A nova ordem está na fresquíssima secretária de Estado da Igualdade ou da Fraternidade, que em tempos explicou no Facebook: "Como sabem eu [sic] não tenho por hábito fazer sensura [sic], mas não tulero [sic] insultos (...)". E está no sensor, perdão, censor que saltitou da ERC para a tropa, com escala pedagógica a norte. E está na sugestão do Sr. Seixas da Costa, personalidade conhecida por zelar pela educação parisiense do Eng. Sócrates e por se indignar com a falta de "estrelas" Michelin em Portugal: "A ideia não será popular, mas não seria a ocasião para se introduzir uma transparência total nas redes sociais acabando com o anonimato?" E está no assombroso Dr. Ferro. E no nobilíssimo Dr. César dos Açores. E em sujeitos que passeiam títulos e pêlos nas orelhas em simultâneo. Quem é essa gente, Deus do céu?

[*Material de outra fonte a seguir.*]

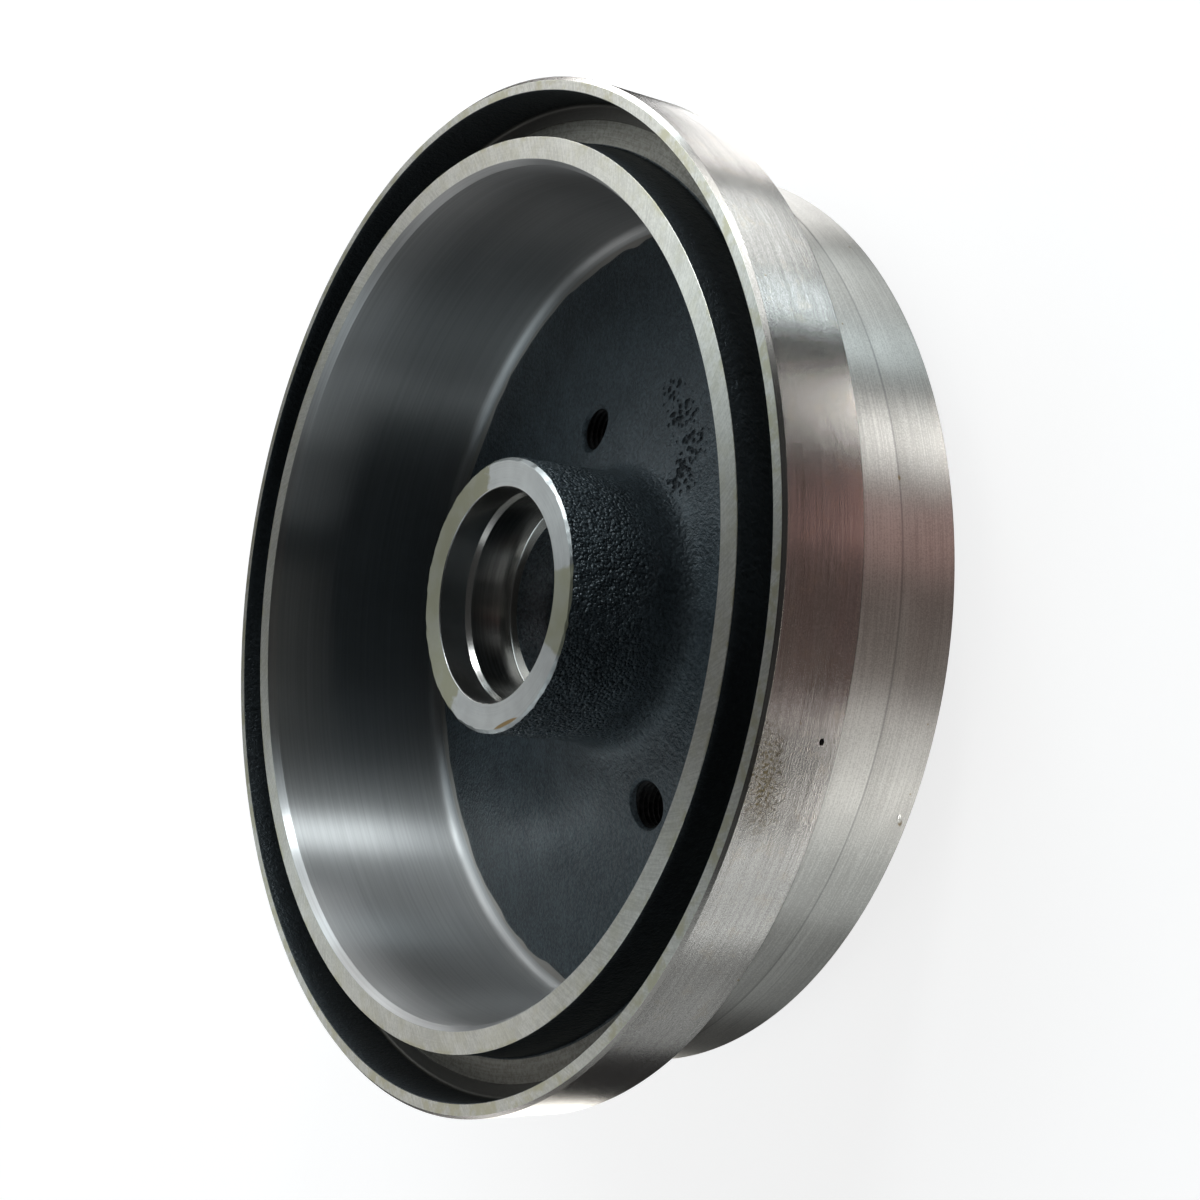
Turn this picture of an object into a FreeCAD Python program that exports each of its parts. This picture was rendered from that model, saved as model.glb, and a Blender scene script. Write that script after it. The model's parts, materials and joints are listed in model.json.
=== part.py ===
import FreeCAD, Part
import math
import os

# Rear brake drum with an integral wheel hub, for a small car with four wheel bolts.
#
# The real part is one grey iron casting: sand cast, then turned inside and out,
# bored for two taper-roller bearings and tapped for the wheel bolts. It is one
# solid here too, made from a single turned section and a pattern of tapped holes.
#
# Frame: millimetres, the drum's axis is Z, the open mouth faces up and the drum
# stands on the end of its wheel pilot at Z = 0. The bolt holes start at 45 degrees
# from +X. Inside, depths are measured down from the plane of the mouth, because
# the friction ring and the skirt are faced flush in that plane.

# Brake: friction surface, the wall that carries it and the ring at its foot
FRICTION_DIAMETER = 200.0
FRICTION_DEPTH = 52.5
MOUTH_CHAMFER = 1.0
MOUTH_CHAMFER_DEPTH = 2.0
FOOT_CHAMFER = 1.8
FOOT_RING_WIDTH = 4.7
FRICTION_WALL = 6.1
BARREL_WALL = 9.0
BARREL_CORNER = 3.0
LINE_DEPTH = 40.0
LINE_WIDTH = 0.5
LINE_CUT = 0.25

# Dust groove and skirt, which close over the backing plate's lip
GROOVE_WIDTH = 10.5
GROOVE_DEPTH = 12.8
GROOVE_DRAFT = 4.0
GROOVE_CUT = 0.3
GROOVE_CUT_WIDTH = 6.0
SKIRT_WALL = 3.4
SKIRT_LENGTH = 19.8
SKIRT_CHAMFER = 1.3
SKIRT_BACK_CHAMFER = 1.3

# Web: a shallow cone inside, a faced wheel seat outside
WEB_EDGE = 4.9
WEB_RISE = 4.0
CAST_STEP = 0.5
SEAT_DIAMETER = 146.0
SEAT_HEIGHT = 0.8

# Wheel fixing: four tapped holes and the pilot that centres the wheel
BOLT_COUNT = 4
BOLT_CIRCLE = 100.0
BOLT_START_ANGLE = 45.0
THREAD_DIAMETER = 12.0
THREAD_PITCH = 1.5
THREAD_SINK = 0.4
PILOT_DIAMETER = 57.0
PILOT_LENGTH = 9.8
PILOT_CHAMFER = 1.5

# Hub inside the drum
HUB_SETBACK = 11.3
HUB_DIAMETER = 66.0
HUB_CHAMFER = 1.0
HUB_DRAFT = 1.0
HUB_FILLET = 8.0

# Bores, from the hub's inner face outwards: seal, inner bearing, grease space
SEAL_DIAMETER = 51.8
SEAL_DEPTH = 7.4
EDGE_BREAK = 0.2
INNER_BEARING_DIAMETER = 50.29
INNER_LEAD = 1.3
INNER_SEAT_LENGTH = 11.6
INNER_SHOULDER_DIAMETER = 43.5

# Bores, from the pilot's end inwards: grease cap, outer bearing and its shoulder
CAP_DIAMETER = 44.0
CAP_DEPTH = 6.0
CAP_CHAMFER = 0.5
OUTER_BEARING_DIAMETER = 39.88
OUTER_SEAT_LENGTH = 12.0
OUTER_SHOULDER_DIAMETER = 34.0
OUTER_SHOULDER_LENGTH = 4.0

# Depths below the mouth and heights above the pilot's end that follow from these
BACK_DEPTH = FRICTION_DEPTH + WEB_EDGE
WHEEL_FACE_DEPTH = BACK_DEPTH + SEAT_HEIGHT
HEIGHT = WHEEL_FACE_DEPTH + PILOT_LENGTH

FRICTION_R = FRICTION_DIAMETER / 2
WALL_R = FRICTION_R + FRICTION_WALL
SKIRT_BORE_R = WALL_R + GROOVE_WIDTH
SKIRT_R = SKIRT_BORE_R + SKIRT_WALL
BARREL_R = FRICTION_R + BARREL_WALL
FOOT_RING_R = FRICTION_R - FOOT_RING_WIDTH
WEB_SLOPE = WEB_RISE / (FOOT_RING_R - BOLT_CIRCLE / 2)


def slope(degrees):
    """Sideways run for each millimetre along, at an angle in degrees."""
    return math.tan(math.radians(degrees))


def height_at(depth):
    """Height above the pilot's end of a point at a depth below the mouth."""
    return HEIGHT - depth


def web_depth(radius):
    """Depth of the web's inner cone: it rises evenly from the foot ring to the bolts."""
    rim_depth = FRICTION_DEPTH - CAST_STEP
    return rim_depth - (FOOT_RING_R - radius) * WEB_SLOPE


def hub_root():
    """Radius and depth where the hub's drafted side would meet the web's cone."""
    draft = slope(HUB_DRAFT)
    end_r = HUB_DIAMETER / 2
    drop = web_depth(end_r) - HUB_SETBACK
    radius = end_r + draft * drop / (1 - draft * WEB_SLOPE)
    return radius, web_depth(radius)


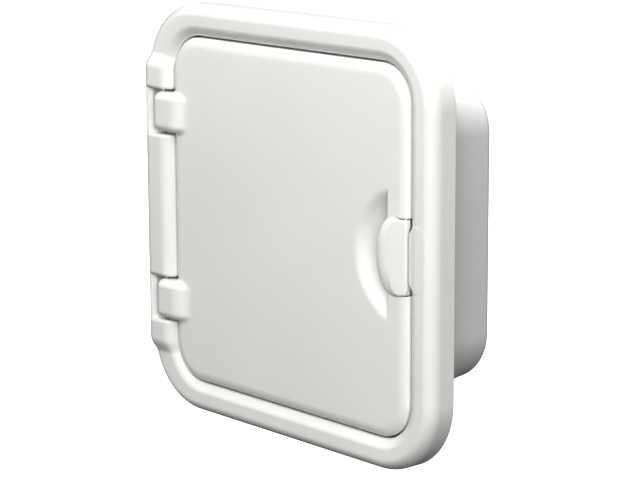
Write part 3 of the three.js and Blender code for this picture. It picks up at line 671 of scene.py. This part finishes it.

Não vou ao ponto de dizer que a nova ordem é a consagração dos clientes da taberna: é a consagração dos indivíduos que, expulsos da taberna, desataram a frequentar caves maçónicas compatíveis com o seu nível. Privados de uma reles ideia, a não ser a da impunidade "natural", exibem petulância directamente proporcional à rudeza que os define. Por cá, a espécie é igualmente apelidada de "elite". E ninguém se ri, até porque dá vontade de chorar.
Ao que tudo indica, a "direita" ficou sinceramente escandalizada com a jovialidade com que o PS traiu os próprios "princípios", aliou-se às beatas de Lenine e, após 40 anos de ténue civilização, enxovalhou a data fundadora do regime. Ou a "direita" perde a virgindade ou não volta a levantar-se. O único "princípio" do PS é a convicção profunda e feroz de que nasceu para mandar nisto, custe o que custar. E, se custa muito resignarmo-nos à arrogância de rústicos, a eles custa pouco partilhar o poder com quem partilha a descrença na democracia e a crença na superioridade inata. Só espanta que o arranjinho demorasse tanto. A nova ordem, feita de brutalidade, retórica de 4.ª classe (sem exame), intolerância, comparsas, falências, delírios, respeitinho e a terminal anexação do país pelo Estado, é um projecto velho.